List:Falcon Storage Engine« Previous MessageNext Message »
From:Olav Sandstaa Date:March 22 2009 10:59pm
Subject:Deadlock detector accesses deleted Transaction?
View as plain text  
Hi,

Bug#41665 reports a crash situation in
Transaction::waitForTransaction() caused by Falcon accessing a deleted
transaction object. I expected this to be caused by the RecordVersion
object having a pointer to a deleted Transaction object. And by
introducing the TransactionState object and using this instead of the
Transaction object it first seemed like it fixed the problem. The
attached repro case for bug#41655 which failed almost on every run
before the fix ran without error for the ~15 test runs (or more than
an hour) - but then it crashed again.

The new crash occurs in the "dead lock detector" in
Transaction::waitForTransaction().
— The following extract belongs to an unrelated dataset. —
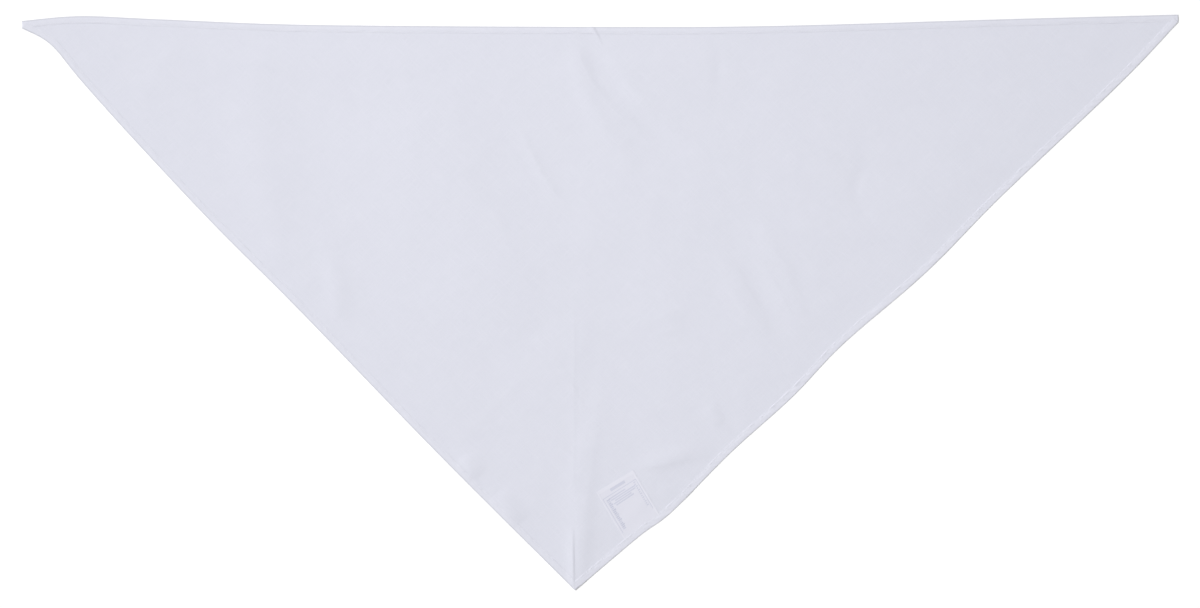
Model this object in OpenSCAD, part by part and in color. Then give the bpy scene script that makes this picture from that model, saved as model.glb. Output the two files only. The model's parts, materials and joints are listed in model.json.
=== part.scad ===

In the for loop the "trans" pointer
points to an illegal address:

    volatile Transaction *trans;
    for (trans = transaction->waitingFor; trans; trans = trans->waitingFor)
        if (trans == this)
            {
            *deadlock = true;
            break;
            }

Note that as part of the rewrite and introduction of the new
TransactionState object I have rewritten this code to:

       volatile TransactionState *trans;
    for (trans = ts->waitingFor; trans; trans = trans->waitingFor)
        if (trans == this->transactionState)
            {
            *deadlock = true;
            break;
            }

I hope this code should behave the same as the original code but I can
not exclude that I have introduced something in the code that causes
this crash.

My initial theory for how this crash can happen is that the
Transaction object's waitingFor pointer can access a deleted
Transaction object. I have not been able to get this in a debuger/core
file but currently my theory based on reading code is that the
following scenario can happen:

1. When we start, the following three Transactions A, B, C exists and
A and B is blocked by C:

   
     |A|->|B|->|C|

   where "->" is the waitingFor pointer.

2. Transaction C commits (or more likely aborts). This unlocks the
"syncIsActive" lock which B is waiting on. Note that C's transaction
object still exists since B has a use count on it.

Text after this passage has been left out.